Signs, the fourth album from the Tedeschi Trucks Band, was written and recorded during breaks in touring over an 18-month period. It features not only songs written individually or in various combinations by Trucks, Tedeschi, Mattison, and Burbridge, but with several close musical friends of the group, including Warren Haynes (of the Allman Brothers and Gov’t Mule), Doyle Bramhall II and Oliver Wood (of the Wood Brothers).
“It’s nice because then you have songs you’ve written with your friends, too,” Tedeschi said. “They’ve been a part of our lives for 20 or 30 years.”
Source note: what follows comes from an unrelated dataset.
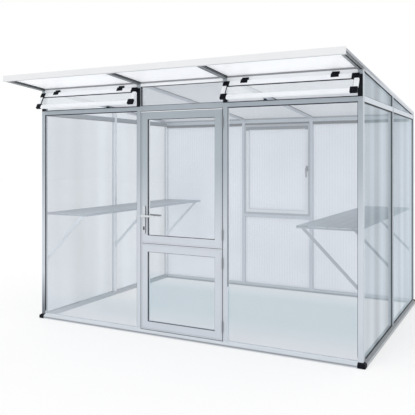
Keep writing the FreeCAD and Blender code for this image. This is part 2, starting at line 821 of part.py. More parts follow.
def doors():
    cuts, lock_pieces, lever, latch, keep = door_lock_parts()
    tie, guides, tie_keep = tie_bolt_parts()
    lower_bottom = base_height + door_foot_gap
    upper_bottom = door_split + door_split_gap
    upper_top = transom_low - door_foot_gap
    hinge_x = door_edge - door_gap / 2
    hinge_y = front_face - hinge_offset

    sides, faces = (-leaf_x, leaf_x), (leaf_front, leaf_back)
    bars, sheet, gasket = leaf(sides, (upper_bottom, upper_top), door_bar, faces, -1, glass)
    bars[0] = bars[0].cut(cuts)
    heights = [upper_bottom + hinge_from_end, upper_top - hinge_from_end - hinge_height]
    fixed_upper, moving_upper = placed_hinges(heights, hinge_x, hinge_y, False)
    save("door_upper_frame", bars)
    save("door_upper_glass", [sheet])
    save("door_upper_gasket", [gasket])
    save("door_upper_hinges", moving_upper)
    save("door_lock", lock_pieces + tie_keep)
    save("door_lever", [lever])
    save("latch_bolt", [latch])
    save("latch_keep", [keep])

    bars, sheet, gasket = leaf(sides, (lower_bottom, door_split), door_bar, faces, -1, glass)
    heights = [lower_bottom + hinge_from_end, door_split - hinge_from_end - hinge_height]
    fixed_lower, moving_lower = placed_hinges(heights, hinge_x, hinge_y, False)
    save("door_lower_frame", bars)
    save("door_lower_glass", [sheet])
    save("door_lower_gasket", [gasket])
    save("door_lower_hinges", moving_lower)
    save("tie_bolt_guides", guides)
    save("tie_bolt", [tie])
    return fixed_upper + fixed_lower


def window():
    x1 = door_edge - window_gap
    z0 = sill_rail_high + window_gap
    z1 = eave_low - window_gap
    y1 = back_y + half_bar
    y0 = y1 - door_depth
    bars, sheet, gasket = leaf((-x1, x1), (z0, z1), window_bar, (y0, y1), 1, wall_sheet)
    heights = [z0 + hinge_from_end, z1 - hinge_from_end - hinge_height]
    fixed, moving = placed_hinges(heights, window_gap / 2 - door_edge, y1 + hinge_offset, True)
    save("window_frame", bars)
    save("window_sheet", [sheet])
    save("window_gasket", [gasket])
    save("window_hinges", moving)

    x = x1 - window_bar / 2
    half = handle_base_height / 2
    base_y = y0 - handle_base_thick
    low, high = window_handle_height - half, window_handle_height + half
    base = cut_corner_plate(x, low, high, base_y, y0, handle_base_width, handle_base_width / 4)
    grip_y = base_y - handle_neck_length
    line = Vector(x, grip_y, window_handle_height), Vector(x, y0 - 2, window_handle_height)
    save("window_handle_base", [base.cut(rod(handle_neck_radius + neck_play, *line))])
    blade = lever_blade(x, window_handle_height, grip_y - handle_thick, grip_y, 0, -handle_length,
                        lever_root_radius, handle_tip_radius)
    handle = blade.fuse(rod(handle_neck_radius, *line)).removeSplitter()
    save("window_handle", [handle])
    return fixed


def opening_stops():
    """Strips inside the door and window openings that the leaves close against."""
    inner, outer = door_edge - stop_reach, door_edge + stop_hold
    low, high = base_height, transom_low
    y0, y1 = half_bar, half_bar + stop_thick
    strips = both_sides([block((inner, y0, low), (outer, y1, high + stop_hold))])
    strips.append(block((-inner, y0, high - stop_reach), (inner, y1, high + stop_hold)))
    low, high = sill_rail_high, eave_low
    y0, y1 = back_y - half_bar - stop_thick, back_y - half_bar
    strips += both_sides([block((inner, y0, low - stop_hold), (outer, y1, high + stop_hold))])
    for z0, z1 in ((low - stop_hold, low + stop_reach), (high - stop_reach, high + stop_hold)):
        strips.append(block((-inner, y0, z0), (inner, y1, z1)))
    save("opening_stops", strips)


vent_back = front_face - vent_clear
vent_front = vent_back - vent_depth
vent_pivot = Vector(0, front_face - vent_pivot_out, vent_high + vent_pivot_above)
stay_x = door_post_x + stay_from_post
clip_places = (door_post_x + clip_from_end, post_x - clip_from_end)


def opened(shape):
    """Turn a vent piece from its closed place to the open place it has at rest."""
    shape = shape.copy()
    shape.rotate(vent_pivot, Vector(1, 0, 0), -vent_open)
    return shape


def vent_hinge_clip(x):
    """Black clip hinge: the fixed half on the header, the moving half over the sash."""
    third = clip_width / 3
    x0 = x - clip_width / 2
    y, z = vent_pivot.y, vent_pivot.z
    half = clip_knuckle
    face = front_face - clip_plate
    points = octagon(half, clip_knuckle_corner)
    middle = prism([Vector(x0 + third, y + a, z + b) for a, b in points], Vector(third, 0, 0))
    plate = block((x0, face, z - half / 2), (x0 + clip_width, front_face, z + clip_plate_height))
    arm = block((x0 + third, y, z), (x0 + 2 * third, face + 1, z + half))
    fixed = plate.fuse([middle, arm]).removeSplitter()
    line = (Vector(x0 + 1, y, z), Vector(x0 + clip_width - 1, y, z))
    fixed = fixed.cut(rod(clip_pin_radius + pin_play, *line))

    front = vent_front - clip_plate
    side = [(front, vent_high), (front, z), (y - half / 2, z + half / 2), (y + half / 2, z + half / 2)]
    side += [(y + half / 2, z - half / 2), (y, vent_high)]
    pieces = [rod(clip_pin_radius, *line)]
    for a, b in ((0, third - knuckle_gap), (2 * third + knuckle_gap, clip_width)):
        pieces.append(prism([Vector(x0 + a, v, w) for v, w in side], Vector(b - a, 0, 0)))
    cover = block((x0, front, vent_high - clip_cover), (x0 + clip_width, vent_front, vent_high))
    return fixed, cover.fuse(pieces).removeSplitter()


def vent_stay():
    """Flat bar with holes, pinned to the sash, that lies over its rest on the transom."""
    y, z = front_face + stay_pivot_in - vent_clear, transom_high + stay_pivot_above
    half = stay_width / 2
    low, high = z - stay_ear_rise, z + stay_ear_rise
    reach = half + stay_ear_gap + stay_ear
    ears = []
    for side in (-1, 1):
        a, b = sorted((side * (reach - stay_ear), side * reach))
        ears.append(block((stay_x + a, vent_back, low), (stay_x + b, y + stay_ear_tail, high)))
    pin = rod(stay_pin_radius, Vector(stay_x - reach, y, z), Vector(stay_x + reach, y, z))
    bracket = ears[0].fuse([ears[1], pin]).removeSplitter()

    pivot = opened(Part.Vertex(Vector(stay_x, y, z))).Point
    left, right = stay_x - half, stay_x + half
    arm = block((left, 0, -stay_thick / 2), (right, stay_length, stay_thick / 2))
    points = octagon(stay_thick, stay_eye_corner)
    arm = arm.fuse(prism([Vector(left, a, b) for a, b in points], Vector(stay_width, 0, 0)))
    line = Vector(stay_x - reach, 0, 0), Vector(stay_x + reach, 0, 0)
    holes = [rod(stay_pin_radius + pin_play, *line)]
    side = stay_slot / 2
    x0, x1 = stay_x - side, stay_x + side
    for k in range(stay_slots):
        place = stay_length - stay_width - k * stay_slot_pitch
        holes.append(block((x0, place - side, -stay_thick), (x1, place + side, stay_thick)))
    arm = arm.cut(holes).removeSplitter()
    arm.rotate(Vector(0, 0, 0), Vector(1, 0, 0), -stay_tilt)
    arm.translate(Vector(0, pivot.y, pivot.z))

    tilt = math.tan(math.radians(stay_tilt))
    under = stay_thick / 2 / math.cos(math.radians(stay_tilt)) + rest_gap
    x0, y0, y1 = stay_x - rest_width / 2, -rest_length / 2, rest_length / 2
    points = [Vector(x0, y0, transom_high), Vector(x0, y1, transom_high)]
    for y_end in (y1, y0):
        points.append(Vector(x0, y_end, pivot.z - (y_end - pivot.y) * tilt - under))
    rest = prism(points, Vector(rest_width, 0, 0))
    return opened(bracket), arm, rest


def vents():
    x0, x1 = door_post_x, post_x
    pane_y = vent_back - vent_pane_cover - glass / 2
    edge_x, edge_z = vent_corner_width, vent_corner_height
    opening = rectangle(x0 + vent_bar, x1 - vent_bar, vent_low + vent_bar, vent_high - vent_top_bar)
    sheet = pane(offset_polygon(opening, bite), "y", pane_y, glass)
    seat = vent_front + gasket_inset, pane_y - glass / 2
    lining = pane(opening, "y", sum(seat) / 2, seat[1] - seat[0])
    lining = lining.cut(pane(offset_polygon(opening, -gasket_lip), "y", vent_front, 4 * vent_depth))
    inner = vent_wall, vent_bar - bite - vent_wall
    bars = []
    for z, sign, tall in ((vent_low, 1, vent_bar), (vent_high, -1, vent_top_bar)):
        rail = rectangle(vent_front, vent_back, *sorted((z, z + sign * tall)))
        room = sorted((z + sign * vent_wall, z + sign * (tall - bite - vent_wall)))
        hollow = rectangle(vent_front + vent_wall, vent_back - vent_wall, *room)
        bars.append(extrusion("x", x0 + edge_x, x1 - edge_x, rail, hollow, (0, 0)))
    stile = rectangle(0, vent_bar, vent_front, vent_back)
    for x, room in ((x0, inner), (x1 - vent_bar, (vent_bar - inner[1], vent_bar - inner[0]))):
        hollow = rectangle(*room, vent_front + vent_wall, vent_back - vent_wall)
        bars.append(extrusion("z", vent_low + edge_z, vent_high - edge_z, stile, hollow, (x, 0)))
    bars = [piece.cut(sheet) for piece in bars]
    corners = []
    for cx0, cx1 in ((x0, x0 + edge_x), (x1 - edge_x, x1)):
        for cz0, cz1 in ((vent_low, vent_low + edge_z), (vent_high - edge_z, vent_high)):
            corner = block((cx0, vent_front - vent_corner_proud, cz0), (cx1, vent_back, cz1))
            rim = [edge for edge in corner.Edges if edge.BoundBox.YMax < vent_front]
            corners.append(corner.makeChamfer(vent_corner_proud / 2, rim).cut([sheet, lining]))
    clips = [vent_hinge_clip(x) for x in clip_places]
    bracket, arm, rest = vent_stay()

    outer = rectangle(door_edge + seal_edge, half_width - seal_edge, transom_high - seal_overlap,
                      bay_header_low + seal_overlap)
    seal = pane(outer, "y", front_face - seal_thick / 2, seal_thick)
    seal = seal.cut(pane(rectangle(bay_inner, bay_outer, transom_high, bay_header_low), "y",
                         front_face - seal_thick / 2, seal_thick))
    sashes = {
        "frame": [opened(piece) for piece in bars] + [bracket],
        "glass": [opened(sheet)],
        "gasket": [opened(lining)],
        "corners": [opened(piece) for piece in corners] + [opened(moving) for fixed, moving in clips],
        "stay": [arm],
    }
    for name, pieces in sashes.items():
        save("vent_right_" + name, pieces)
        save("vent_left_" + name, [mirrored(piece) for piece in pieces])
    save("vent_seals", both_sides([seal]))
    save("vent_hinge_bases", both_sides([fixed for fixed, moving in clips]))
    save("stay_rests", both_sides([rest]))


def shelf_section():
    """Folded tray across its width: deck with pressed ribs, edges turned down and in."""
    outer, inner = bay_outer, bay_outer - shelf_width
    top, wall = shelf_height, shelf_wall
    low = top - shelf_edge
    upper = [(inner, top)]
    pitch = shelf_width / shelf_ribs
    half, slant = shelf_rib_width / 2, shelf_rib_width / 4
    dips = []
    for k in range(shelf_ribs):
        centre = inner + pitch * (k + 0.5)
        dip = [(centre - half, 0), (centre - slant, -shelf_rib)]
        dips.append(dip + [(centre + slant, -shelf_rib), (centre + half, 0)])
    for dip in dips:
        upper += [(x, top + drop) for x, drop in dip]
    upper += [(outer, top), (outer, low), (outer - shelf_return, low), (outer - shelf_return, low + wall)]
    upper += [(outer - wall, low + wall), (outer - wall, top - wall)]
    for dip in reversed(dips):
        upper += [(x, top - wall + drop) for x, drop in reversed(dip)]
    upper += [(inner + wall, top - wall), (inner + wall, low + wall), (inner + shelf_lip, low + wall)]
    upper += [(inner + shelf_lip, low), (inner, low)]
    return upper


def shelves():
    start, end = shelf_clear, back_y - shelf_clear
    shelf = extrusion("y", start, end, shelf_section(), None, (0, 0))
    inner, top_z = bay_outer - shelf_width, shelf_height - shelf_edge
    high = shelf_height - shelf_rib - shelf_wall
    ends = [block((inner, y, top_z), (bay_outer, y + shelf_wall, high)) for y in (start, end - shelf_wall)]
    save("shelves", both_sides([shelf.fuse(ends).removeSplitter()]))

    run = top_z - brace_foot
    foot_x = bay_outer - foot_plate
    top_x = foot_x - run
    thick = brace_depth * math.sqrt(2)
    shift = brace_wall * math.sqrt(2)
    line = [(top_x, top_z), (top_x + thick, top_z), (foot_x, brace_foot + thick), (foot_x, brace_foot)]
    moves = shift, thick, thick, shift
    inside = [(x + move, z + move) for (x, z), move in zip(line, moves)]
    low = brace_foot - (foot_plate_height - thick) / 2
    braces, plates = [], []
    for y0 in (shelf_clear, middle_y - brace_width / 2, back_y - shelf_clear - brace_width):
        body = prism([Vector(x, y0, z) for x, z in line], Vector(0, brace_width, 0))
        room = prism([Vector(x, y0 + brace_wall, z) for x, z in inside], Vector(0, brace_width, 0))
        braces.append(body.cut(room))
        plates.append(block((foot_x, y0, low), (bay_outer, y0 + brace_width, low + foot_plate_height)))
    save("shelf_braces", both_sides(braces + plates))


os.makedirs("parts", exist_ok=True)
base_rails()
base_corner_blocks()
posts()
rails()
back_rails()
roof_frame()
roof_cover()
roof_seals()
panes()
door_fixed_hinges = doors()
window_fixed_hinges = window()
save("hinge_frame_halves", door_fixed_hinges + window_fixed_hinges)
opening_stops()
vents()
shelves()
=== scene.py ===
import json
import math

import bpy
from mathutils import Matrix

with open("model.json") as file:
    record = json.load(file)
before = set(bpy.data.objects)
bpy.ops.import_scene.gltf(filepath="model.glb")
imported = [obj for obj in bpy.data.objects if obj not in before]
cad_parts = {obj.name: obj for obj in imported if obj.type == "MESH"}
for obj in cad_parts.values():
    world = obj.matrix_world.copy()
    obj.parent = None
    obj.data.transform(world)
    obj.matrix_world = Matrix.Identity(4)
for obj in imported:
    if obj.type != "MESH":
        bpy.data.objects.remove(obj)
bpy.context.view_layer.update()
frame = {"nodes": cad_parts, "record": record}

# Pitch of the walls inside the twin-wall sheets, in metres
rib_pitch = 0.032
# Length of Blender's wave bands at a scale of 1
wave_length = 2 * math.pi / 20
# Fine grain of the metal and plastic: its noise scale, its height in metres
grain_scale = 600.0
grain_height = 0.0004
# How far the roughness of a finish goes up and down, and how much finer that is than its colour
roughness_swing = 0.04
roughness_finer = 8
# The part of a noise that a colour ramp spreads over
ramp_low, ramp_high = 0.35, 0.65
# Sockets of a Mix node set to colours, which share their names with others
mix_share, mix_under, mix_over, mix_result = 0, 6, 7, 2
# Strength of the white that the camera sees in the floor, and of the sky on and behind the object
floor_white_share = 0.55
sky_on_object, sky_seen = 0.95, 1


# Building blocks of the materials

def new_tree(name):
    made = bpy.data.materials.new(name)
    made.use_nodes = True
    return made, made.node_tree


def feed(tree, value, socket):
    """Give a socket a number, or the output of another node."""
    if isinstance(value, (int, float)):
        socket.default_value = value
    else:
        tree.links.new(value, socket)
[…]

The songs on Signs sharpen the mix of rock, blues, and soul that has been the trademark of the Tedeschi Trucks Band and includes some of the band’s strongest songwriting.
Lyrically, many songs on Signs have deep meanings for the band members. There’s a topical side to the album with tunes like punchy soul-kissed rocker “Signs/High Times” and the multi-faceted rocker “Shame,” which offer looks at the jumbled and highly charged social/political/environmental climate of today’s world. Other songs are more personal. The acoustic ballad “The Ending” was written to honor one of the musical mentors and closest friends of Trucks and Tedeschi– Col. Bruce Hampton, whose various groups over four decades served as training grounds for a host of musicians. The Colonel passed away in 2017. The delicate ballad “Strengthen What Remains” was written about Trucks’ late aunt. “I’m Gonna Be There” and “Walk Through This Life” bring moments of optimism to Signs telling of hard-won promises to persevere through hardships and stay committed to a relationship.
On tour, the Tedeschi Trucks Band varies its set lists from show to show, but Tedeschi said several of the new songs usually get played, along with a rotating cross-section of tunes from the band’s first three albums and some covers.
“We’re kind of mixing it up, doing different stuff, trying to keep stuff fresh,” she said. “It’s been really good, really positive. And that way it keeps it really fresh for the audience. They never know what they’re going to get– and neither do we. It’s been really good.”